Begin

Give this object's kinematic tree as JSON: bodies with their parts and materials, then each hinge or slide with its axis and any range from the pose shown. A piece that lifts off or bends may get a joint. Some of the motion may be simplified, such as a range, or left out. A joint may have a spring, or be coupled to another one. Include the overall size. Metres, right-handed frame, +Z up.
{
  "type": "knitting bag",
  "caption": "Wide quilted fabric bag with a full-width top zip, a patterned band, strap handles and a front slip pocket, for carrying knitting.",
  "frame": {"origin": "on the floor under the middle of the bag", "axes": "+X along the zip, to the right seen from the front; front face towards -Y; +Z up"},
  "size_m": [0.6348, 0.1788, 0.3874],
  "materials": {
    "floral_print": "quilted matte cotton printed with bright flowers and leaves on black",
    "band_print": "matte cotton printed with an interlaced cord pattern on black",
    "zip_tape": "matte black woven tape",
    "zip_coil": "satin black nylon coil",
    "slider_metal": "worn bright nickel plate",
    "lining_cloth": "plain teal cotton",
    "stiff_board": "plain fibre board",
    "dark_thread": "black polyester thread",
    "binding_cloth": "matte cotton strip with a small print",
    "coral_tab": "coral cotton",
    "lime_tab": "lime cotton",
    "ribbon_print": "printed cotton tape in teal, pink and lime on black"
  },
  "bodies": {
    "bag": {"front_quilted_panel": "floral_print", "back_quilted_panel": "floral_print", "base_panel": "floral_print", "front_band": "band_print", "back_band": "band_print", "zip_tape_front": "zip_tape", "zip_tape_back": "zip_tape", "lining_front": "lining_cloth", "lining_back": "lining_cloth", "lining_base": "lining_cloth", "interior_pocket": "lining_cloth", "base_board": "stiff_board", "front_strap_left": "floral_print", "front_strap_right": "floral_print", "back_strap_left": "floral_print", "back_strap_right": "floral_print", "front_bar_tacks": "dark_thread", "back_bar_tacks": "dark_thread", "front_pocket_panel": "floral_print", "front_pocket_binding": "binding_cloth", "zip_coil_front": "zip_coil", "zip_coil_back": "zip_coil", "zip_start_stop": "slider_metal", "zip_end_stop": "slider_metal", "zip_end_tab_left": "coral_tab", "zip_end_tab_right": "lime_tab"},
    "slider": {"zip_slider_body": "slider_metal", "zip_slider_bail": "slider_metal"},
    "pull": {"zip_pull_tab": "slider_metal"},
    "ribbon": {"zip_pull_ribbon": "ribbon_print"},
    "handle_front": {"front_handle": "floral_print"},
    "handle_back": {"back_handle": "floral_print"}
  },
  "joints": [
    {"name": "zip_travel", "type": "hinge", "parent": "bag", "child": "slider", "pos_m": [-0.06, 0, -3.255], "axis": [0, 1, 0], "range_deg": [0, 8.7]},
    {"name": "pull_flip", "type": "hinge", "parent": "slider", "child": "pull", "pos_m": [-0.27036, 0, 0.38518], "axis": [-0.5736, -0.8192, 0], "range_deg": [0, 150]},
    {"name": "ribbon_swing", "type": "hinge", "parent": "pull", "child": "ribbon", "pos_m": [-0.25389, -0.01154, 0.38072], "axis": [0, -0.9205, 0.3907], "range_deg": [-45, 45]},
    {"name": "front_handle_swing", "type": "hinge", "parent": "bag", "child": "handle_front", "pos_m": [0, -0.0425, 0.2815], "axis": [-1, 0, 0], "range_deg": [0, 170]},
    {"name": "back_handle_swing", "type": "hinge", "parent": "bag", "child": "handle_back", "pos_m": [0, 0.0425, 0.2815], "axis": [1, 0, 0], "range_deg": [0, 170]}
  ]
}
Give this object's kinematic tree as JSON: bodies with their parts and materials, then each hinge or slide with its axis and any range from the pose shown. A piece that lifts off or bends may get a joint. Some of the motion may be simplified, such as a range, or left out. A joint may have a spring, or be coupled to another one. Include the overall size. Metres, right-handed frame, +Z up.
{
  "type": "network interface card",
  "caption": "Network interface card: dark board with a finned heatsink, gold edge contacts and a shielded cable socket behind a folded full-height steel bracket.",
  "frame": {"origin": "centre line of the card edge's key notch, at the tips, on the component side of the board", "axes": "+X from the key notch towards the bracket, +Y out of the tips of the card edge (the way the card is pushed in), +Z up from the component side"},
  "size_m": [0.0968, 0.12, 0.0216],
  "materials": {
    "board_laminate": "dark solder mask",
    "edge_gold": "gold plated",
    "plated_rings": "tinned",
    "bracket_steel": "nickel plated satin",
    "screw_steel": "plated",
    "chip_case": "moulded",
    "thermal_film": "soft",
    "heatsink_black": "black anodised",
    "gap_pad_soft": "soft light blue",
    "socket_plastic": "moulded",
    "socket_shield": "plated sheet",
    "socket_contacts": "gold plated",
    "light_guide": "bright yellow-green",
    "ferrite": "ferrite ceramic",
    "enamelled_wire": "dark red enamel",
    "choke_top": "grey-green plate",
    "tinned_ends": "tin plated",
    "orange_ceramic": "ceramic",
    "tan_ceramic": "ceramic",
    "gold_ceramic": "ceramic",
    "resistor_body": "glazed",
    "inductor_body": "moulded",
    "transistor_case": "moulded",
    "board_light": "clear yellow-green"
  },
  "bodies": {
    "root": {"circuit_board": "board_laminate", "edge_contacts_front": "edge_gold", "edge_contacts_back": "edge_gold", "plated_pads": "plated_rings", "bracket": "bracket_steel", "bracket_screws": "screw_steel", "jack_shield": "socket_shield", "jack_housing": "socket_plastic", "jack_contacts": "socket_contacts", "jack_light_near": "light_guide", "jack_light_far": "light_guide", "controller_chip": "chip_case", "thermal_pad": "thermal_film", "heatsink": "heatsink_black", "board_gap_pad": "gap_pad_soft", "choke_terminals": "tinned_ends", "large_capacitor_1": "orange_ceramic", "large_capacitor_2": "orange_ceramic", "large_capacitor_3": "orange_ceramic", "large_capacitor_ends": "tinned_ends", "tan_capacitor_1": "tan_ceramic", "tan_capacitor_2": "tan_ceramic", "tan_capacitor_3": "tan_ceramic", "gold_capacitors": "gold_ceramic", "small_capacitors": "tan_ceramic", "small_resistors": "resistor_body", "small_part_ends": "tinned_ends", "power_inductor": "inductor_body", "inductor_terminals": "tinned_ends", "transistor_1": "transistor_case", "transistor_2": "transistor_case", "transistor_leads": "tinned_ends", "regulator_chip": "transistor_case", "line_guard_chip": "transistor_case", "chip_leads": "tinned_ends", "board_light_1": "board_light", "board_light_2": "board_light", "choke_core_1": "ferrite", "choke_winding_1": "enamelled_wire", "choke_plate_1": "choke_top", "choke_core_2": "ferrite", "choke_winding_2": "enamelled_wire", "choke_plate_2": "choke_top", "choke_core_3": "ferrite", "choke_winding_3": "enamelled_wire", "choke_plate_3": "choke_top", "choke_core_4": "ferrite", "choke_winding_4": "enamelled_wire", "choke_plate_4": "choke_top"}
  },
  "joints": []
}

End
Begin

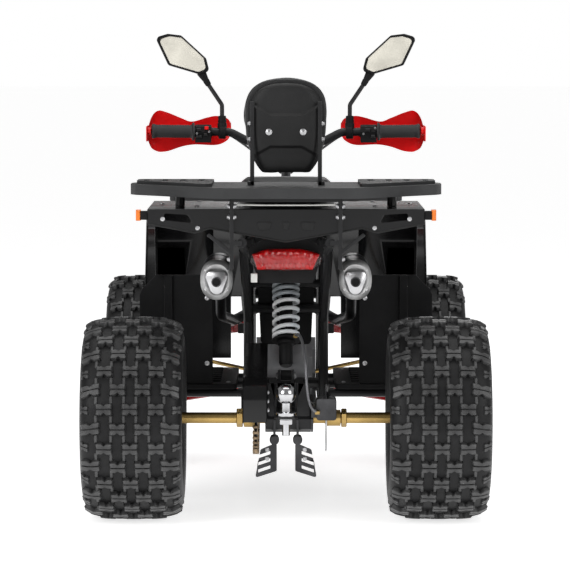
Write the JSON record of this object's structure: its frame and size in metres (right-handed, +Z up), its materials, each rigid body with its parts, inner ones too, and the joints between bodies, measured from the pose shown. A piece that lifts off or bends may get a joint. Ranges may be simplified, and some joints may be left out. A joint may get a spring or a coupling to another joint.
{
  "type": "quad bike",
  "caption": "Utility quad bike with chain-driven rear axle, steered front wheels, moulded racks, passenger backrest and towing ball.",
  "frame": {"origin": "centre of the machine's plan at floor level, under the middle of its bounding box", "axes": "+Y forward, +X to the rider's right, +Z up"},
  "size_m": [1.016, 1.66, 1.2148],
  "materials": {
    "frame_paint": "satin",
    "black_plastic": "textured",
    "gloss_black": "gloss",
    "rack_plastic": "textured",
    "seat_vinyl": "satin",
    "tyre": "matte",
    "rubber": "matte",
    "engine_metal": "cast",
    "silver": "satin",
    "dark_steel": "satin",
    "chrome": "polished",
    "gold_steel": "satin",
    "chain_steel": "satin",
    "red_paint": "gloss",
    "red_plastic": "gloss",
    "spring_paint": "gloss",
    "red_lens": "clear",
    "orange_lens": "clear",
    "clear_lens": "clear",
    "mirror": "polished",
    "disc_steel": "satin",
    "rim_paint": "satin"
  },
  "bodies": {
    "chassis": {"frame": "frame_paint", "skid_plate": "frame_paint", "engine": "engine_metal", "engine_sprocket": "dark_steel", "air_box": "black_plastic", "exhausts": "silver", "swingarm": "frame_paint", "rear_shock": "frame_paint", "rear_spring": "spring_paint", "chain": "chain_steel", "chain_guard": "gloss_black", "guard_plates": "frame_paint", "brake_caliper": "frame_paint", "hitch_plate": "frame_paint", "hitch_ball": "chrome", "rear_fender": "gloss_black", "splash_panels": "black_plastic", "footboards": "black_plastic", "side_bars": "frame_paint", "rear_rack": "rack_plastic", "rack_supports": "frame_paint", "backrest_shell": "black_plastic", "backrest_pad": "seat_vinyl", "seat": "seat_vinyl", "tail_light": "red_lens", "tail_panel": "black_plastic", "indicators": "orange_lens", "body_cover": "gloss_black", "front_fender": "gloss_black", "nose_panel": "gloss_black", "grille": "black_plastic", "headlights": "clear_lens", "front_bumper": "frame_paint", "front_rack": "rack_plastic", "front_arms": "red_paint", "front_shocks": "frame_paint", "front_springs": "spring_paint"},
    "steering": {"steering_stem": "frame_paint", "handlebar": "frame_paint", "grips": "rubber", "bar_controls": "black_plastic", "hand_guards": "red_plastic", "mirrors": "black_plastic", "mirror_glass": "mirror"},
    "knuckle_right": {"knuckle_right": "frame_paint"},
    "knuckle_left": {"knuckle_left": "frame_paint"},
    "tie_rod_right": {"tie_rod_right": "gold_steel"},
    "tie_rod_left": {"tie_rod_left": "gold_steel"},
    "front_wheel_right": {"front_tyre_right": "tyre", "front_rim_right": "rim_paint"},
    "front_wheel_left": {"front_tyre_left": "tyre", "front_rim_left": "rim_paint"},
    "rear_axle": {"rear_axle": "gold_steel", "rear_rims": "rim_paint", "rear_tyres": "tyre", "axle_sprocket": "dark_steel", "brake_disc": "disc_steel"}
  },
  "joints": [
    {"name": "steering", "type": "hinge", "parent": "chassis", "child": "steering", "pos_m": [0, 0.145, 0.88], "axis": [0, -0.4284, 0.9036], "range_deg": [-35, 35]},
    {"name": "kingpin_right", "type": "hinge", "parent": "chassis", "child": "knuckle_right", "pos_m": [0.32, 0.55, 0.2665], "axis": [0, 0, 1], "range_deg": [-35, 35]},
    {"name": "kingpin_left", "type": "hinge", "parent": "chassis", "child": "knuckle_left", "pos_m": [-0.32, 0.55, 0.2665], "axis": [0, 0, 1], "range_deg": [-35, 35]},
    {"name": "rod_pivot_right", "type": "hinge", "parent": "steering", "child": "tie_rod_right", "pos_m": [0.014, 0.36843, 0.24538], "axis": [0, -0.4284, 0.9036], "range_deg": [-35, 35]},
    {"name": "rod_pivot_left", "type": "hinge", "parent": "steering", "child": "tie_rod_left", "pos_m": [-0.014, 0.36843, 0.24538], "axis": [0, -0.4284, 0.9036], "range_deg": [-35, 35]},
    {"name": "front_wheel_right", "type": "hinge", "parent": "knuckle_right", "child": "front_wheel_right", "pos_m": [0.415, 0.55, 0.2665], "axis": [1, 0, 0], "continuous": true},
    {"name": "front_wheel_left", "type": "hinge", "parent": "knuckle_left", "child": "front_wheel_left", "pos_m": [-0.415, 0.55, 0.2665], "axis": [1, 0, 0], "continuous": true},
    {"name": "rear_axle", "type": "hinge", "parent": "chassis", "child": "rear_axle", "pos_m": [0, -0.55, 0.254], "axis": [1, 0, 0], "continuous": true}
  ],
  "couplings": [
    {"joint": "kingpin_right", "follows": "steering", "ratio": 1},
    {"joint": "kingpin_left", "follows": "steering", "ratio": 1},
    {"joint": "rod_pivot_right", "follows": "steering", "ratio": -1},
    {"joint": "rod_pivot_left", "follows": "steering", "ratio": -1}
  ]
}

End

» WHAT IS EXPECTED: Using the listing above, locate the lines that hold "joints" and copy each one.

» WRITTEN SOLUTION:
  "joints": [
  "joints": []
Write the JSON record of this object's structure: its frame and size in metres (right-handed, +Z up), its materials, each rigid body with its parts, inner ones too, and the joints between bodies, measured from the pose shown. A piece that lifts off or bends may get a joint. Ranges may be simplified, and some joints may be left out. A joint may get a spring or a coupling to another joint.
  "joints": [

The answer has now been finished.